Видимо, именно поэтому Ленин выезжает из Петрограда 29 июня – в аккурат перед демонстрацией, которая ему не нравилась и которую он, похоже, не мог контролировать, – уезжает «конспиративно»: в компании младшей сестры и Демьяна Бедного, который достал где-то автомобиль; сначала они доехали до домика правдинского ариона – а оттуда прошли пешком к своим друзьям Владимиру Дмитриевичу и Вере Михайловне, которые нашли Ленина похудевшим и крайне уставшим.
Сейчас станция Мустамяки, в 60 километрах от Петрограда, вокруг которой сто лет назад существовала небольшая дачная колония, называется Горьковское: там были дачи Горького, Леонида Андреева, Демьяна Бедного; как и очень многое на Карельском перешейке, дача не сохранилась. Это была Финляндия; и Ленин интересовался не столько политикой, сколько смежными областями: стоимостью еды – чтобы щепетильно разделить с хозяевами расходы – и урожайностью финской земли: еще до того, как стать директором совхоза «Лесные поляны», Бонч-Бруевич экспериментировал в области любительской агрономии. Особое впечатление на Ленина произвели рассказы о регулярных, по пять раз за лето, визитах инструктора «от полуправительственного общества огородников», который «бесплатно дает советы, как и что лучше делать, чего опасаться, сообщает, когда могут быть морозы, появилась ли гусеница или какой червь и как с ними бороться».

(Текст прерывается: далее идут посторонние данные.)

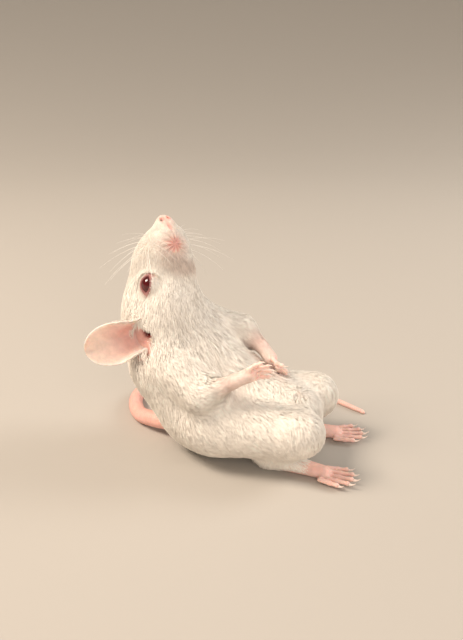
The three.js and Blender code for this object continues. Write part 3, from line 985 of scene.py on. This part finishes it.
def scatter(name, places, turns, sizes, shape, finish, variation, seed):
    """Copies of a shape on places in mm, each turned by Euler angles and sized by three numbers."""
    points = bpy.data.meshes.new(name)
    points.from_pydata([tuple(p * MM) for p in places], [], [])
    for key, rows in (("turn", turns), ("size", sizes)):
        layer = points.attributes.new(key, "FLOAT_VECTOR", "POINT")
        layer.data.foreach_set("vector", np.asarray(rows, np.float32).ravel())
    carrier = bpy.data.objects.new(name, points)
    bpy.context.scene.collection.objects.link(carrier)

    modifier = carrier.modifiers.new(name, "NODES")
    modifier.node_group, sockets = copies_tree(name, shape, finish)
    modifier[sockets["Size"]] = 1.0
    modifier[sockets["Variation"]] = variation
    modifier[sockets["Seed"]] = seed
    bpy.context.view_layer.update()
    ready = carrier.evaluated_get(bpy.context.evaluated_depsgraph_get())
    mesh = bpy.data.meshes.new_from_object(ready)
    mesh.name = name
    carrier.modifiers.remove(modifier)
    carrier.data = mesh
    for key in ("turn", "size"):
        if key in mesh.attributes:
            mesh.attributes.remove(mesh.attributes[key])
    mesh.shade_smooth()
    bpy.data.objects.remove(shape)
    return carrier


def facing(forward, above):
    """Euler angles that turn +Z to forward and +X as near to above as it goes."""
    z = unit(forward)
    x = across(above, z)
    return Matrix(np.stack([x, np.cross(z, x), z], 1).tolist()).to_euler()


def spine_shape(name, bend, base, tip, rows=9, sides=7):
    """A slim curved cone of length 1 along +Z that bends toward +X, as an object to copy."""
    t = np.linspace(0, 1, rows)
    middle = np.stack([bend * t**2, 0 * t, t * (1 - 0.25 * bend * t)], 1)
    radius = mix(base, tip, t**0.8)
    angle = np.linspace(0, 2 * math.pi, sides, endpoint=False)
    ring = np.stack([np.cos(angle), np.sin(angle), 0 * angle], 1)
    verts, tris = joined_surface(middle[:, None] + radius[:, None, None] * ring[None])
    return mesh_object(name, verts, tris)


# ---------- Settings ----------
class MouseSettings(bpy.types.PropertyGroup):
    """Sizes and colours of the mouse that a user would change."""

    skin_cell: bpy.props.FloatProperty(
        name="Skin Cell",
        description="Size of the skin's faces in millimetres",
        default=0.34,
        min=0.2,
        max=1.0,
    )
    locks: bpy.props.IntProperty(
        name="Locks",
        description="How many locks of hair the coat has",
        default=128000,
        min=1000,
        max=140000,
    )
    lock_width: bpy.props.FloatProperty(
        name="Lock Width",
        description="Width of a lock in millimetres",
        default=0.17,
        min=0.05,
        max=1.0,
    )
    whisker_length: bpy.props.FloatProperty(
        name="Whisker Length",
        description="Length of the longest whisker",
        default=0.0125,
        min=0.002,
        max=0.03,
        unit="LENGTH",
    )
    claw_length: bpy.props.FloatProperty(
        name="Claw Length",
        description="Length of a front claw",
        default=0.0009,
        min=0.0002,
        max=0.003,
        unit="LENGTH",
    )
    eye_colour: bpy.props.FloatVectorProperty(
        name="Eye Colour",
        description="Colour of the eyes, in linear light",
        subtype="COLOR",
        default=tuple(linear("#4c0a10")),
        min=0,
        max=1,
    )
    seed: bpy.props.IntProperty(
        name="Seed", description="Seed of every random draw", default=7, min=0
    )


FLESH_AND_TAIL = FLESH_NAMES + ["ear_right", "ear_left", "tail_base", "tail_middle", "tail_tip"]
SKIN_LOW, SKIN_HIGH = vec(-14.5, -24.5, -0.4), vec(13, 22, 43.2)


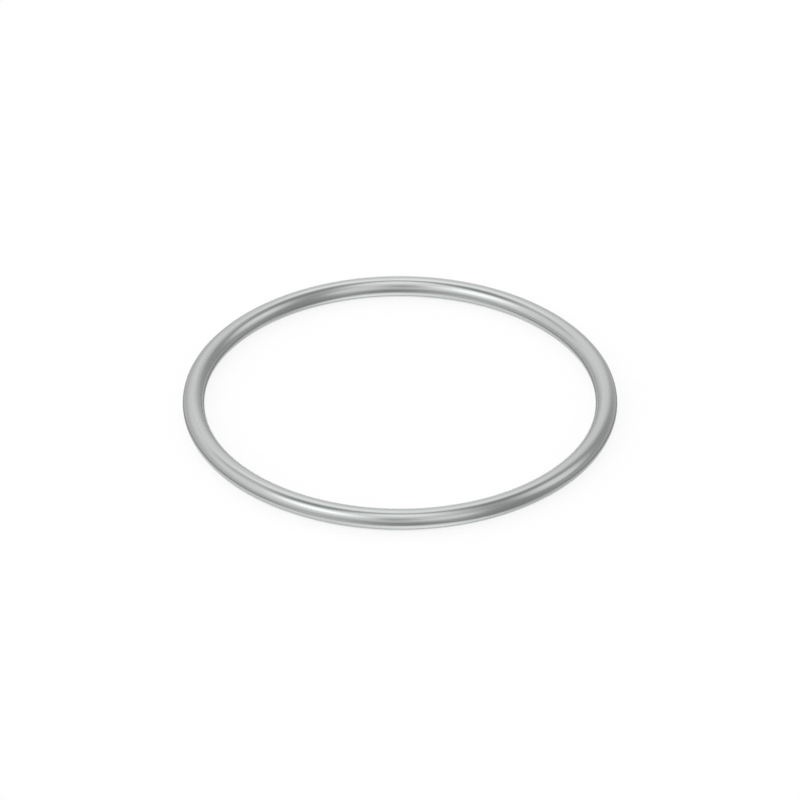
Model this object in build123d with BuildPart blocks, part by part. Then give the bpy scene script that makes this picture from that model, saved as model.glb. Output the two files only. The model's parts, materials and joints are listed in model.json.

Осмыслять потоки новой информации о войне финнов с насекомыми Ленин предпочитал в озере, где, похоже, и проводил большую часть времени. Чересчур энергичная манера Ленина держаться на воде – даже выступление российской женской сборной по синхронному плаванию не вызвало бы, судя по отчету Бонча, у дачников такого интереса, как заплывы его приятеля – привлекла к Ленину всеобщее внимание. Бончу даже пришлось соврать, что это «моряк Балтийского флота, родственник мой… приехал отдохнуть, да вот увидел родную стихию и, как утка, сейчас в воду… По нашим местам понеслась молва о прекрасном пловце – офицере Балтийского флота, и я к ужасу своему заметил на другой день, что в часы купания гуляющих на берегу озера стало больше». Еще большее впечатление на самого Бонча произвели ленинские выходы ню из вод озера: тот казался ему похожим на Иоанна Крестителя – и наводил на мысли следующего характера: «Мы, ничтожные и суетные, недостойны того, чтобы развязать ремень у его ноги, хотя так часто мним о себе высоко и надменно». Бонч был профессиональным религиоведом и одним из авторов посмертного культа Ленина; тем любопытнее его «ранние» замечания на эту тему. Еще интереснее реакция самого Ленина на обстановку, сложившуюся на пляже: он обращает внимание на то, что «купающихся мало, они жмутся к кустам и стесняются». Нижеприведенный диалог приятелей, касающийся особенностей устройства купального отдыха, свидетельствует о том, что на самом деле занимало Ленина:
– Вот за границей, – сказал он, – уже иначе. Там нигде нет такого простора. Но, например, в Германии, на озерах такая колоссальная потребность в купании у рабочих, у гуляющей по праздникам публики, а в жаркое лето ежедневно, что там все купаются открыто, прямо с берега, друг около друга, и мужчины, и женщины. Разве нельзя раздеться аккуратно и пойти купаться без хулиганства, а уважая друг друга?